--- START OF Data shown ---

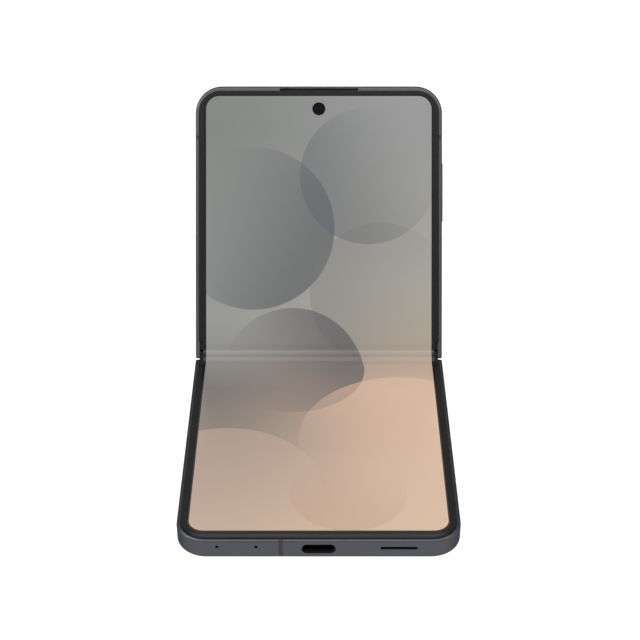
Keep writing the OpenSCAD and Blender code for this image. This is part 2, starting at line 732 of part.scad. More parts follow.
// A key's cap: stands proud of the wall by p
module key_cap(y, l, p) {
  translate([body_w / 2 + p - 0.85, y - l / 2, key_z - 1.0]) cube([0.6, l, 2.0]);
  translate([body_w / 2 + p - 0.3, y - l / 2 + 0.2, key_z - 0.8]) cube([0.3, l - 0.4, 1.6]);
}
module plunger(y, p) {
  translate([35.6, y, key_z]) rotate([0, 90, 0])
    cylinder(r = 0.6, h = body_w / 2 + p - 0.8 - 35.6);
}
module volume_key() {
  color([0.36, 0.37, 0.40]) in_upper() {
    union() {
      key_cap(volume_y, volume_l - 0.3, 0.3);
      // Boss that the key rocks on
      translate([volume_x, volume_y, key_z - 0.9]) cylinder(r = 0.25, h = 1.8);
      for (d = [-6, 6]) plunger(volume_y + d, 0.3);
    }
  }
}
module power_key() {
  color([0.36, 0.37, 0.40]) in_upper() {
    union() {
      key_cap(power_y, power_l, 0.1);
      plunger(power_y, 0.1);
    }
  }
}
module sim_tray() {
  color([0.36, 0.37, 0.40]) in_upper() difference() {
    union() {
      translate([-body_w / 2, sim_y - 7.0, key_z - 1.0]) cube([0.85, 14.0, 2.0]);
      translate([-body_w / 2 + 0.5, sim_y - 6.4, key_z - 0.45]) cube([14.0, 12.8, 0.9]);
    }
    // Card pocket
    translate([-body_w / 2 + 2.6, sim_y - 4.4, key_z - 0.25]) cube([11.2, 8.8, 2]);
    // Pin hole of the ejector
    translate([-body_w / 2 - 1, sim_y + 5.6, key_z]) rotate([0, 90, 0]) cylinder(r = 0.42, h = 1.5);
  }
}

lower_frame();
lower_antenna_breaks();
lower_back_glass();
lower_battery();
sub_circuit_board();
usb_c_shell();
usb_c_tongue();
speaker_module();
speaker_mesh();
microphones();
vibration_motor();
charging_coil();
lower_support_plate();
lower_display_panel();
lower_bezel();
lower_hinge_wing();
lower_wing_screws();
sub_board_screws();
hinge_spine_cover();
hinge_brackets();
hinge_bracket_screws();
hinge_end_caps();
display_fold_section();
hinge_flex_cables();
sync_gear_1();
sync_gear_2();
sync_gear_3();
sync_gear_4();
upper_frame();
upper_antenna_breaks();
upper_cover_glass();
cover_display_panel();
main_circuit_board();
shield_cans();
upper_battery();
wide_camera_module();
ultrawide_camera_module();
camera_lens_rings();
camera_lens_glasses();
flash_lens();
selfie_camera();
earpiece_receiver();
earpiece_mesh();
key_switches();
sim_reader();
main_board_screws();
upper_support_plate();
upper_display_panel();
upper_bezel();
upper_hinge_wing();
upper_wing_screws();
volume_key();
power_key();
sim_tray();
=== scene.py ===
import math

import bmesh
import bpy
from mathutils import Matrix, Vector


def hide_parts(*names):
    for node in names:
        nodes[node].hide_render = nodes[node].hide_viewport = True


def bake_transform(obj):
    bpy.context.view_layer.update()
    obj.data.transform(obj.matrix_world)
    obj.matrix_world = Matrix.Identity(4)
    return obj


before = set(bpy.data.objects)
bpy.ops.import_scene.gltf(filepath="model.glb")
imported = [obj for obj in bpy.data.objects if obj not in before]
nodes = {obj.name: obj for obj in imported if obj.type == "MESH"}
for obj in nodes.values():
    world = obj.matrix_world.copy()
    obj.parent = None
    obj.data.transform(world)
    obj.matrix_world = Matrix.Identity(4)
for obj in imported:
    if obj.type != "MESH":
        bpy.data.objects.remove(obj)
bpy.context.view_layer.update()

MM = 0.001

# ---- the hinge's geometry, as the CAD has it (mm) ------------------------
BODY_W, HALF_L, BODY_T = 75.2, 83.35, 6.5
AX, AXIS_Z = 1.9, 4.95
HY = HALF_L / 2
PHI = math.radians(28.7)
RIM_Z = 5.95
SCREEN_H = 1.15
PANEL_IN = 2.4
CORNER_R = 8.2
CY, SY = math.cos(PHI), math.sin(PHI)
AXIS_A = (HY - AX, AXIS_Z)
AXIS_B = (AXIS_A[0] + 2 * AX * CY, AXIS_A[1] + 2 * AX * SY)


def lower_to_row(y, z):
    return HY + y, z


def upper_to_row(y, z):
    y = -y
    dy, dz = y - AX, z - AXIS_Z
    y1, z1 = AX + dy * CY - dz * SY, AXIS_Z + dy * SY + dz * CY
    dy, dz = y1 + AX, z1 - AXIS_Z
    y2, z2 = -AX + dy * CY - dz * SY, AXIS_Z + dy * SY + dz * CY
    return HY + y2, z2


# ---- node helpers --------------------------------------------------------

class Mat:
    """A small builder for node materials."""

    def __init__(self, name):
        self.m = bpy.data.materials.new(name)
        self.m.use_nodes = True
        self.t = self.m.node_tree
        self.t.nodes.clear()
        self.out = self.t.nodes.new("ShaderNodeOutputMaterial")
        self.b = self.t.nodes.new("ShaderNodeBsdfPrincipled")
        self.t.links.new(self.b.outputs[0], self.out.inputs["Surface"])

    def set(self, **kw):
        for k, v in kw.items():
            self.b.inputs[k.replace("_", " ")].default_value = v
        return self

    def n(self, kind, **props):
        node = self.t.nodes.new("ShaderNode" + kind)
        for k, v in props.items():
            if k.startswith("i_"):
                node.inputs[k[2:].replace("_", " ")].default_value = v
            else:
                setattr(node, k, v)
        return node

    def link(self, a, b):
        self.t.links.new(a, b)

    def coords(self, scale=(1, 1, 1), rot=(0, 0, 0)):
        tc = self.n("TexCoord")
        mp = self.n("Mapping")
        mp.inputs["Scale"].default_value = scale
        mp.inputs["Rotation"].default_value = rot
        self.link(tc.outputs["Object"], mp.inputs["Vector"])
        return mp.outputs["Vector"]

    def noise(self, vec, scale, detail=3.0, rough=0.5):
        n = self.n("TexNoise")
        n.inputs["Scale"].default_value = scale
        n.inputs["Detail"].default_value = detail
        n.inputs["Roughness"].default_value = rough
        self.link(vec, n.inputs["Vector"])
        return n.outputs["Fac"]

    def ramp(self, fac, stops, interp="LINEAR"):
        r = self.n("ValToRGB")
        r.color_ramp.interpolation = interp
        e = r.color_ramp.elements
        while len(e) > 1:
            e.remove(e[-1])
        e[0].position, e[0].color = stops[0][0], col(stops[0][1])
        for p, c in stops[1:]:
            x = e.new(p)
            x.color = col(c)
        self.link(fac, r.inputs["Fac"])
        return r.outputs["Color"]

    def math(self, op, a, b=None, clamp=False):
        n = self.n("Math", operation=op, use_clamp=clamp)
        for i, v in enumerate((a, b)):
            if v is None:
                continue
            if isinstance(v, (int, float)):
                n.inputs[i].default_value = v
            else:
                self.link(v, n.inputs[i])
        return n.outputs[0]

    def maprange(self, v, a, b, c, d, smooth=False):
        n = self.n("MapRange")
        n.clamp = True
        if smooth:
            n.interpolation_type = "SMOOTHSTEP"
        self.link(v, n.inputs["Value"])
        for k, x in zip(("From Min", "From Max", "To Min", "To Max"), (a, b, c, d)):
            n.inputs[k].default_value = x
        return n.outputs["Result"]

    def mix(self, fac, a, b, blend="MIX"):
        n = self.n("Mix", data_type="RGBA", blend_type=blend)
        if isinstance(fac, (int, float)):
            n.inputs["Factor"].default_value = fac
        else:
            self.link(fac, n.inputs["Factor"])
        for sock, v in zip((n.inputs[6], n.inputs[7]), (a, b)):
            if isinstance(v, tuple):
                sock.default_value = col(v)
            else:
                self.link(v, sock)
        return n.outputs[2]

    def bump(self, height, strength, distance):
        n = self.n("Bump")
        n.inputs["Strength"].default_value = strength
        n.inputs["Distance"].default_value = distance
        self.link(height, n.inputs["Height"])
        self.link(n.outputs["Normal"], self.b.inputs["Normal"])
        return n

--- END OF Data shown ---

Given task: Output exactly the lines running from the line containing "lower_frame();" through the line containing "bpy.data.objects.remove(obj)", and only those lines.

Correct result:
lower_frame();
lower_antenna_breaks();
lower_back_glass();
lower_battery();
sub_circuit_board();
usb_c_shell();
usb_c_tongue();
speaker_module();
speaker_mesh();
microphones();
vibration_motor();
charging_coil();
lower_support_plate();
lower_display_panel();
lower_bezel();
lower_hinge_wing();
lower_wing_screws();
sub_board_screws();
hinge_spine_cover();
hinge_brackets();
hinge_bracket_screws();
hinge_end_caps();
display_fold_section();
hinge_flex_cables();
sync_gear_1();
sync_gear_2();
sync_gear_3();
sync_gear_4();
upper_frame();
upper_antenna_breaks();
upper_cover_glass();
cover_display_panel();
main_circuit_board();
shield_cans();
upper_battery();
wide_camera_module();
ultrawide_camera_module();
camera_lens_rings();
camera_lens_glasses();
flash_lens();
selfie_camera();
earpiece_receiver();
earpiece_mesh();
key_switches();
sim_reader();
main_board_screws();
upper_support_plate();
upper_display_panel();
upper_bezel();
upper_hinge_wing();
upper_wing_screws();
volume_key();
power_key();
sim_tray();
=== scene.py ===
import math

import bmesh
import bpy
from mathutils import Matrix, Vector


def hide_parts(*names):
    for node in names:
        nodes[node].hide_render = nodes[node].hide_viewport = True


def bake_transform(obj):
    bpy.context.view_layer.update()
    obj.data.transform(obj.matrix_world)
    obj.matrix_world = Matrix.Identity(4)
    return obj


before = set(bpy.data.objects)
bpy.ops.import_scene.gltf(filepath="model.glb")
imported = [obj for obj in bpy.data.objects if obj not in before]
nodes = {obj.name: obj for obj in imported if obj.type == "MESH"}
for obj in nodes.values():
    world = obj.matrix_world.copy()
    obj.parent = None
    obj.data.transform(world)
    obj.matrix_world = Matrix.Identity(4)
for obj in imported:
    if obj.type != "MESH":
        bpy.data.objects.remove(obj)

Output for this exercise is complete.